UK tests house-to-house in hunt for new coronavirus variant
The United Kingdom has begun house-by-house coronavirus testing in some communities as authorities try to snuff out a new variant of the virus before it spreads widely and undermines a nationwide vaccination program.
Authorities want to reach the 80,000 residents of eight areas where the variant, first identified in South Africa, is known to be spreading because a handful of cases have been detected among people who have had no contact with the country or anyone who traveled there.
Officials are dispatching home testing kits and mobile testing units in an effort to reach every resident of those communities. It is “critical” for everyone in these areas to stay at home unless travel is absolutely essential, Health Secretary Matt Hancock says.
“Our mission must be to stop its spread altogether and break those chains of transmission,” Hancock tells the House of Commons on Tuesday.
Public health officials are concerned about the variant first identified in South Africa because it contains a mutation of the virus’ characteristic spike protein that existing vaccines target. The mutation may mean the vaccines offer less protection against the variant.
As the door-to-door testing drive got underway, Public Health England also says scientists had discovered the same spike protein mutation in 11 cases involving another variant that is now the most prevalent form of the virus in England. The mutation had not previously been detected in the so-called Kent variant, named for the English county where it was first identified.
Dr.

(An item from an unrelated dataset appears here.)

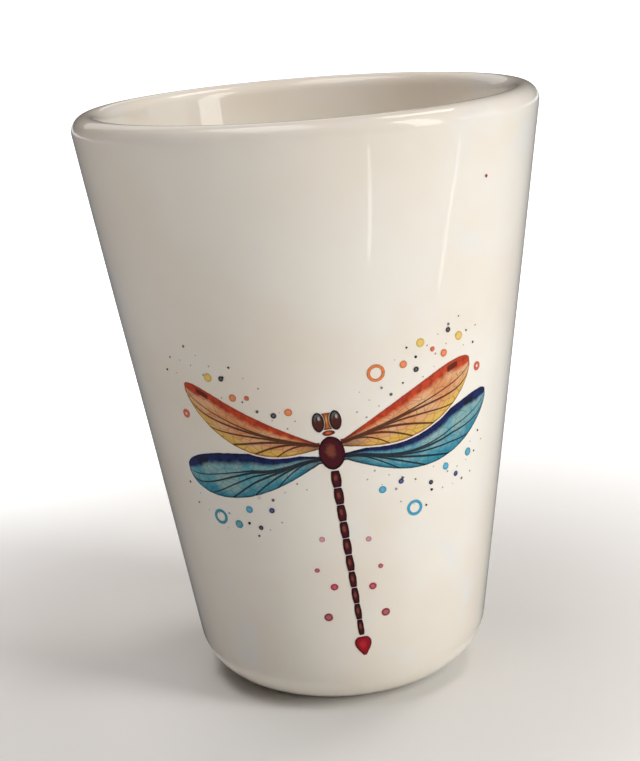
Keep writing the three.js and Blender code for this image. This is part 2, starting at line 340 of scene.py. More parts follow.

Julian Tang, a clinical virologist at the University of Leicester, says recent discovery of the spike protein mutation in the Kent variant was a “worrying development, though not entirely unexpected.”
“Closing borders/restricting travel may help a little with this, but there is now probably already a sufficient critical mass of virus-infected people within the endemic UK population to allow this natural selection/evolution to proceed — as this report suggests — so we really need to stick to the COVID-19 lockdown restrictions as much as possible,” Tang says in a written statement.